On the other hand, in practice your desired granularity would often be at the member or type level, where attributes would do just fine. The ability of directives to turn off and then on at different syntactic nesting levels is just weird, and hardly useful. Maybe the natural prevention attributes provide against such anomalies is a good thing. Then again, other directives already have this ability, and that doesnt seem to cause trouble in practice.

Inside of method bodies, change of the warning context seems more likely than the annotation context.

Attributes are the means by which we would have to encode the context in metadata regardless. So using attributes in syntax would be more direct than having to come up with a scheme for generating attributes from weirdly placed directives. While changing context around a using alias or in the middle of a member body wouldnt need to have direct metadata effects, the same is not the case for a context change inside, say, a constraints clause. We would need to either invent an encoding scheme, or error on such places.

Directives would more likely allow editor-config integration.

Attributes would maybe complicate the semantic model.

Finally, "pseudo-attributes", recognized specially by the compiler, are a new concept to the language. Is it worth it? In practice, though, the seams are mostly not going to show: a user wont generally need to worry that its not a regular attribute. Conversely, #nonnull would be a new directive: Is it worth it?

Conclusion

Given all this, we are in favor of the directive approach. We will start from the strawman and refine over the coming weeks.

Async streams

The idea behind async streams is to make them analogous to synchronous IEnumerable<T>s, allowing them to be consumed by foreach in asynchronous methods, and produced by yield returning asynchronous iterator methods. The natural shape of the IAsyncEnumerable<T> interface is therefore simply a straightforwardly "async'ified" version of IEnumerable<T>, like this:

public interface IAsyncEnumerable<out T>
{
    IAsyncEnumerator<T> GetAsyncEnumerator();
}

public interface IAsyncEnumerator<out T> : IAsyncDisposable
{
    ValueTask<bool> MoveNextAsync();
    T Current { get; }
}

public interface IAsyncDisposable
{
    ValueTask DisposeAsync();
}

This works well. The main difference (other than Async occurring in names) is that MoveNextAsync is asynchronous, so that you need to await it to learn if there is a next value, and before Current can be assumed to contain that value. Just as the semantics of foreach can be described (and is described in the language spec) as an expansion to a while loop, foreach await is an almost identical expansion, except with some awaiting going on.

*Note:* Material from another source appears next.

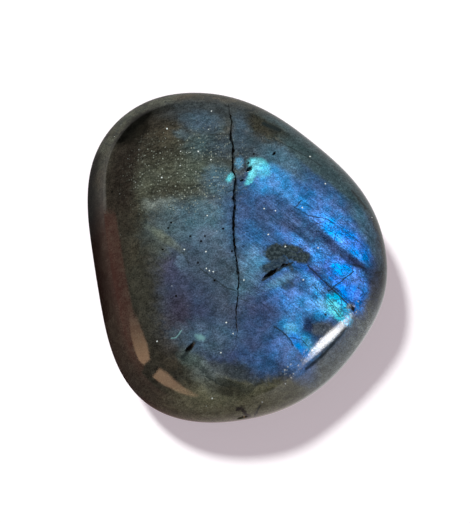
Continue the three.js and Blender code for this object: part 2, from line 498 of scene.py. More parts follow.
# Soft patches on the top, in the order in which they are laid: colour, x, y, half length, half
# width, turn in degrees, softness and strength
PATCHES = [
    # A dark strip down the left side: dark feldspar, and painted shade on that side
    ("brown black", -24, -6, 19, 4.2, -82, 0.4, 1),
    ("umber", -7, -29, 9, 2.4, -12, 0.6, 0.8),
    ("dark umber", -19, -19, 10, 4.6, -60, 0.5, 0.9),
    ("dark umber", -13, -22, 6, 4, -40, 0.7, 0.7),
    ("drab", 3, -27.8, 13, 3.8, 6, 0.5, 0.9),
    # Pale slate on the near right slope: partly the feldspar's tone and partly painted reflection of
    # the white table
    ("pale slate", 20, -17.6, 9.5, 3.6, 48, 0.5, 0.9),
    ("indigo", 24.2, -3.5, 8, 1.8, -84, 0.6, 0.8),
    ("graphite", -7, 24.4, 8.5, 3, 2, 0.5, 0.95),
    ("olive", -11, 11.2, 9.4, 7.2, 0, 0.6, 0.9),
    ("dark olive", -15, 15.8, 4.4, 2.2, 5, 0.8, 0.85),
    ("dark olive", -12.6, 8.8, 3.2, 1.3, 10, 0.8, 0.7),
    ("sage", -7, 12.6, 3, 2.6, 20, 0.8, 0.3),
    ("dark olive", -11.4, 21.6, 3, 1.1, -20, 0.8, 0.7),
    # Another dark strip on the left: dark feldspar and painted shade
    ("dark umber", -21.4, 6, 12, 3.4, 90, 0.5, 0.95),
    ("slate", -6, 21.8, 3.4, 2.1, -15, 0.7, 0.9),
    ("teal", -9.8, 19.6, 1.6, 0.8, -10, 0.8, 0.4),
    ("smoke", -3.3, 17.2, 2.8, 2.1, 0, 0.8, 0.9),
    ("sea green", -6.8, 17.4, 2.4, 2.2, 0, 0.8, 0.8),
    ("pale slate", -13.8, 6.2, 2.2, 1.2, 0, 0.8, 0.5),
    ("mist", -2.8, 5.6, 2.4, 2.2, 0, 0.8, 0.4),
    ("teal", -7.3, 1.8, 7, 4.6, 10, 0.7, 0.9),
    ("mist", -4.2, -0.8, 3.2, 2.4, 0, 0.8, 0.75),
    ("deep teal", -3.2, 10.6, 2.6, 2.6, 50, 0.8, 0.7),
    ("ash", -12.4, 0.6, 3.2, 3, -30, 0.8, 0.5),
    ("teal", -1.4, -1.6, 4.4, 2.6, 0, 0.8, 0.7),
    ("indigo", -7.6, -9.7, 6.8, 8, 0, 0.7, 1),
    ("dusk", -3.4, -13.6, 4, 4, 0, 0.8, 0.6),
    ("heather", -11.8, -6, 1.9, 2.4, 0, 0.8, 0.6),
    ("olive", -14.2, -1.6, 1.8, 2.6, 0, 0.8, 0.6),
    ("graphite", -14.2, -5.6, 1.8, 2.4, 0, 0.8, 0.6),
    ("mist", -9.9, -4.6, 0.9, 1.3, 0, 0.8, 0.6),
    ("plum", -10.2, -13, 2, 2.8, 10, 0.8, 0.8),
    ("slate", -6.3, -5.2, 3.2, 2, 0, 0.8, 0.6),
    ("slate", -3.4, -6.5, 3, 5.5, 0, 0.8, 0.5),
    ("navy", 1.5, -19.4, 8, 4.4, 0, 0.6, 0.8),
    ("blue", 5.2, -22.3, 4.6, 2.2, 8, 0.7, 0.8),
    ("blue", 11.3, 1.2, 13.3, 11, -38, 0.3, 1),
    ("blue", 11.1, -10.5, 9.7, 9.7, 0, 0.4, 1),
    ("slate", -1.8, -13.5, 2.5, 5.5, 0, 0.7, 0.4),
    ("teal", 1.6, -8, 2.2, 4.6, 0, 0.8, 0.7),
    ("smoke", 2.5, 16.6, 4, 2.8, 0, 0.7, 0.9),
    ("slate", 0.7, 20.6, 1.6, 3.2, 0, 0.8, 0.9),
    ("deep teal", 8.4, 14, 4, 2.6, -35, 0.7, 0.9),
    ("dark slate", 7.4, 2.8, 7, 2.6, -20, 0.7, 0.9),
    ("deep teal", 23.3, 2.2, 6.6, 1.4, -62, 0.6, 0.8),
    ("sea", 3.3, -4.6, 1.8, 2.6, 0, 0.7, 0.7),
    ("dusk", 4, -13, 3.6, 3.2, 0, 0.7, 0.8),
    ("dark slate", 3.4, -18, 3.2, 2.6, 0, 0.6, 0.7),
    ("teal", -4.8, -17.6, 4.6, 2.2, 0, 0.8, 0.5),
    ("slate", -4, -19.8, 2.8, 1.4, 0, 0.8, 0.8),
    ("sage", -7.4, -21.8, 2.4, 1.3, -30, 0.7, 0.6),
    ("graphite", -0.2, -23.6, 3.6, 1.5, -8, 0.7, 0.9),
    ("drab", 0.6, -28.4, 5, 1, 4, 0.6, 0.9),
    ("pale slate", -4.8, -24.6, 2.8, 2, -30, 0.8, 0.35),
    ("dark olive", -1.4, -26.6, 3.4, 1.1, -12, 0.7, 0.85),
    ("dark olive", -16.6, -9.2, 10, 2.8, -80, 0.8, 0.95),
]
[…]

It is also generally quite efficient. The use of ValueTask instead of Task allows implementers (including the ones produced from iterators by the compiler) to avoid any allocations during iteration time, storing any state needed to track the asynchrony alongside the iteration state in the enumerator object that implements IAsyncEnumerator<T> (which can often in turn be shared with the implementation of IAsyncEnumerable<T> itself). Thus, the number of allocations needed to iterate an IAsyncEnumerable<T> will typically be zero, and occasionally (in the case of concurrent iterations) one (for a second enumerator that can't be shared with the enumerable).

One problem remains, performance-wise, and it is shared with the original synchronous IEnumerable<T>: It requires two interface calls per loop iteration, whereas with clever tricks that could be brought down to "usually one" in cases where the next value is most often available synchronously. The best IAsyncEnumerator<T> design we can come up with that satisfies those properties is the following:

public interface IAsyncEnumerator<out T> : IAsyncDisposable
{
    ValueTask<bool> WaitForNextAsync();
    T TryGetNext(out bool success);
}

Here the TryGetNext method can be used to loop synchronously through all the readily available values. Only when it yields false do we need to fall back to an outer loop that awaits calls to WaitForNextAsync() until more data is available.

In the degenerate case where TryGetNext always yields false, this is not faster: you fall back to the outer loop and always have two interface calls. However, the more often TryGetNext yields true, the more often we can stay in the inner loop and skip an interface call.

The interface has several drawbacks, though:

  • It is meaningfully different from the synchronous IAsyncEnumerator<T>
  • TryGetNext is unidiomatic, in that it switches its success result and its value result, in order to allow the type parameter to be covariant, making it annoying to manually consume
  • The meaning of the two methods is less intuitively clear
  • The double loop consumption is more complicated

It's a dilemma between simple and fast. The performance benefit of the fast version can be up to 2x, when most elements are available synchronously, and the work in the loop is small enough to be dominated by the interface calls. But it really is a lot harder to use manually. While that doesn't matter when you use foreach and iterators, there are still enough residual scenarios where you really need to produce or consume the interface directly. An example is the implementation of Zip.

There are ways to have the two approaches coexist. If we support both of them statically, we'd end up exploding e.g. async LINQ with vast amounts of surface area. That'd be terrible and confusing.

But there's also a dynamic approach. Already today, many LINQ query operators are implemented to do type checks on their inputs to see if they support a faster implementation. For instance, Count on an array can just access the Length instead of iterating to count the elements.

Similarly we could have a fast async enumerator interface that generally lives under the hood. But implementations of e.g. LINQ methods can type check for the fast interface and use it if applicable. The code generated for foreach could even do that too, though that probably leads to complicated code. We can also generate iterators that implement both interfaces.

Conclusion

We want to stick with the simple IEnumerator<T>-like interface in general. We'll keep the "fast under the hood" option in our back pocket and decide after the first preview whether to apply that, but the surface area that people see and trade in should be the simple, straightforward "port" of IEnumerator<T> to "async space".